— start of Data to process —

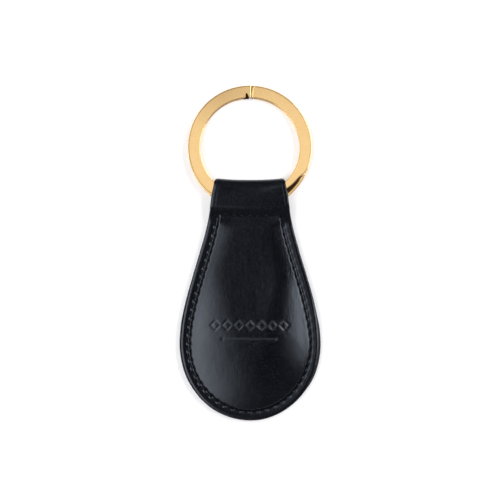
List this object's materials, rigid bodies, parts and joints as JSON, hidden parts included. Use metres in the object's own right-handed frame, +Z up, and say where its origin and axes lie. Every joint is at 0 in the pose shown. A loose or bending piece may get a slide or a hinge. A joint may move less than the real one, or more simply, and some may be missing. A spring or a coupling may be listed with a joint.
{
  "type": "leather key fob",
  "caption": "Padded pear-shaped black leather key fob, stitched round its edge, with a flat gold-plated split ring held in its folded neck.",
  "frame": {"origin": "middle of the footprint, on the surface that the fob lies on", "axes": "+Z up through the fob's thickness, out of its padded front; +Y from the fob's round end towards the split ring; +X to the right, seen from the front with the ring at the top"},
  "size_m": [0.0398, 0.0948, 0.005],
  "materials": {
    "leather": "glazed black calf, fine grain, semi-gloss",
    "thread": "black bonded polyester sewing thread",
    "ring_metal": "polished, gold plated",
    "foam": "dark padding foam, hidden",
    "stiffener_board": "bonded leather board, hidden"
  },
  "bodies": {
    "fob": {"front_panel": "leather", "back_panel": "leather", "stiffener_board": "stiffener_board", "foam_pad": "foam", "perimeter_needle_thread": "thread", "perimeter_bobbin_thread": "thread", "neck_needle_thread": "thread", "neck_bobbin_thread": "thread"},
    "loop": {"ring_loop": "leather"},
    "ring": {"split_ring_coil": "ring_metal"},
    "ring_free_end": {"split_ring_free_end": "ring_metal"}
  },
  "joints": [
    {"name": "loop_swing", "type": "hinge", "parent": "fob", "child": "loop", "pos_m": [0, 0.012, 0.0036], "axis": [1, 0, 0], "range_deg": [0, 105], "deforming": ["ring_loop"]},
    {"name": "ring_spin", "type": "hinge", "parent": "loop", "child": "ring", "pos_m": [0, 0.02993, 0.00179], "axis": [0, 0.0445, 0.999], "continuous": true},
    {"name": "coil_opening", "type": "hinge", "parent": "ring", "child": "ring_free_end", "pos_m": [0.01582, 0.02251, 0.00313], "axis": [0.8594, 0.5108, -0.0227], "range_deg": [0, 6], "stiffness_Nm_per_rad": 1.5, "springref_deg": -1.72}
  ]
}
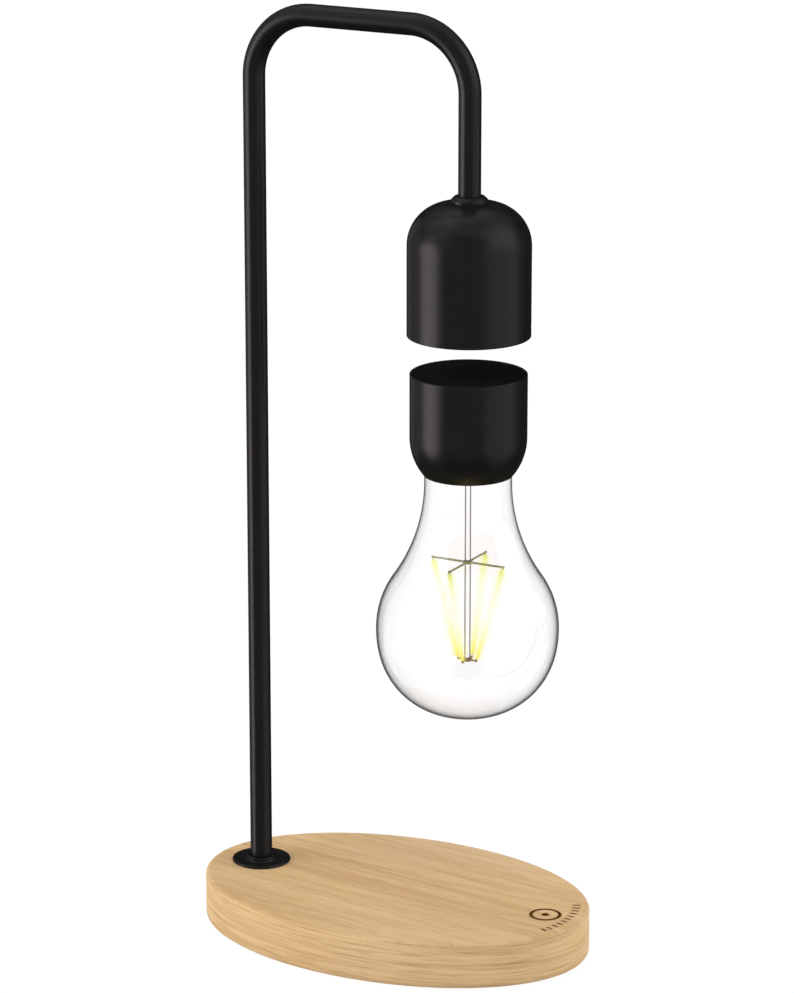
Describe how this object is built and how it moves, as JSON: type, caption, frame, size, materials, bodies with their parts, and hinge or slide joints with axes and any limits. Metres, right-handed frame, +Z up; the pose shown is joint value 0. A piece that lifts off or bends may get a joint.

— end of Data to process —

Repeat all the entries exactly as given.

* Response for this exercise
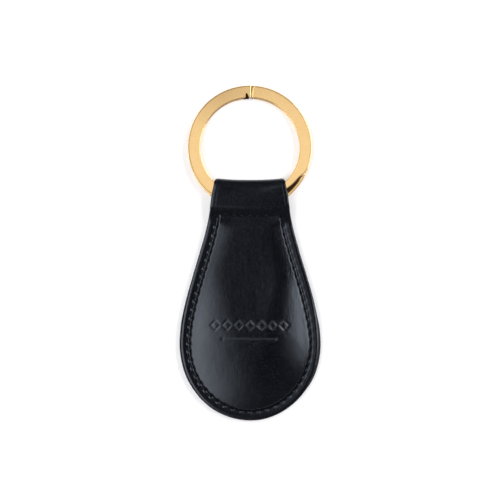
List this object's materials, rigid bodies, parts and joints as JSON, hidden parts included. Use metres in the object's own right-handed frame, +Z up, and say where its origin and axes lie. Every joint is at 0 in the pose shown. A loose or bending piece may get a slide or a hinge. A joint may move less than the real one, or more simply, and some may be missing. A spring or a coupling may be listed with a joint.
{
  "type": "leather key fob",
  "caption": "Padded pear-shaped black leather key fob, stitched round its edge, with a flat gold-plated split ring held in its folded neck.",
  "frame": {"origin": "middle of the footprint, on the surface that the fob lies on", "axes": "+Z up through the fob's thickness, out of its padded front; +Y from the fob's round end towards the split ring; +X to the right, seen from the front with the ring at the top"},
  "size_m": [0.0398, 0.0948, 0.005],
  "materials": {
    "leather": "glazed black calf, fine grain, semi-gloss",
    "thread": "black bonded polyester sewing thread",
    "ring_metal": "polished, gold plated",
    "foam": "dark padding foam, hidden",
    "stiffener_board": "bonded leather board, hidden"
  },
  "bodies": {
    "fob": {"front_panel": "leather", "back_panel": "leather", "stiffener_board": "stiffener_board", "foam_pad": "foam", "perimeter_needle_thread": "thread", "perimeter_bobbin_thread": "thread", "neck_needle_thread": "thread", "neck_bobbin_thread": "thread"},
    "loop": {"ring_loop": "leather"},
    "ring": {"split_ring_coil": "ring_metal"},
    "ring_free_end": {"split_ring_free_end": "ring_metal"}
  },
  "joints": [
    {"name": "loop_swing", "type": "hinge", "parent": "fob", "child": "loop", "pos_m": [0, 0.012, 0.0036], "axis": [1, 0, 0], "range_deg": [0, 105], "deforming": ["ring_loop"]},
    {"name": "ring_spin", "type": "hinge", "parent": "loop", "child": "ring", "pos_m": [0, 0.02993, 0.00179], "axis": [0, 0.0445, 0.999], "continuous": true},
    {"name": "coil_opening", "type": "hinge", "parent": "ring", "child": "ring_free_end", "pos_m": [0.01582, 0.02251, 0.00313], "axis": [0.8594, 0.5108, -0.0227], "range_deg": [0, 6], "stiffness_Nm_per_rad": 1.5, "springref_deg": -1.72}
  ]
}
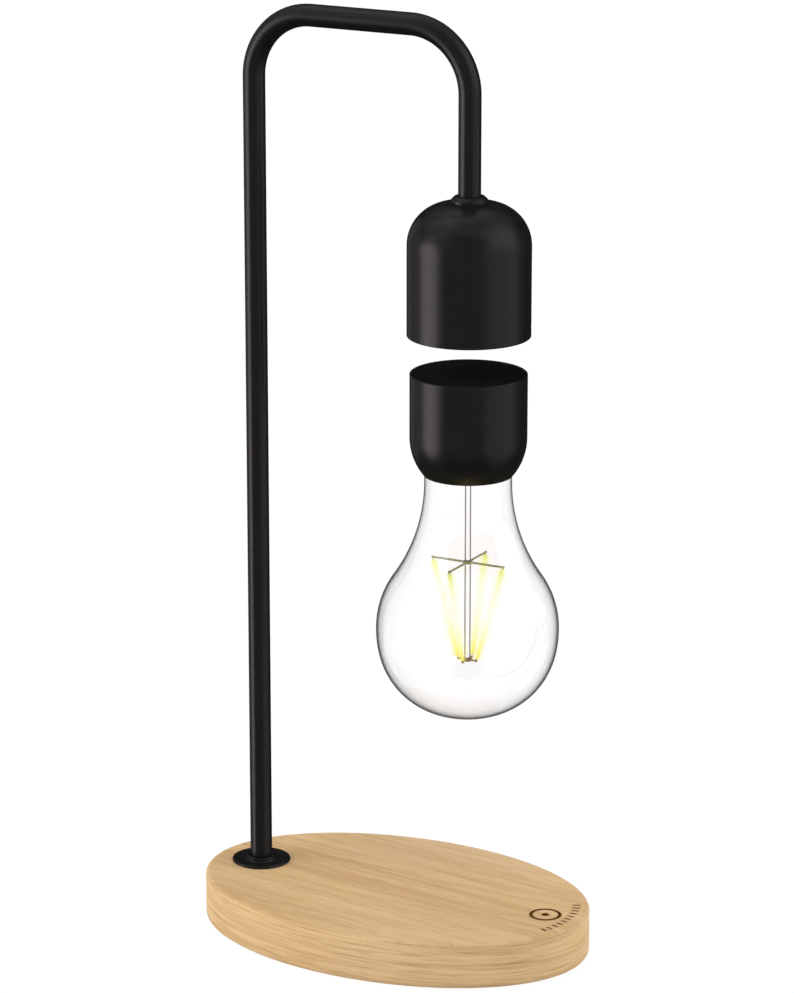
Describe how this object is built and how it moves, as JSON: type, caption, frame, size, materials, bodies with their parts, and hinge or slide joints with axes and any limits. Metres, right-handed frame, +Z up; the pose shown is joint value 0. A piece that lifts off or bends may get a joint.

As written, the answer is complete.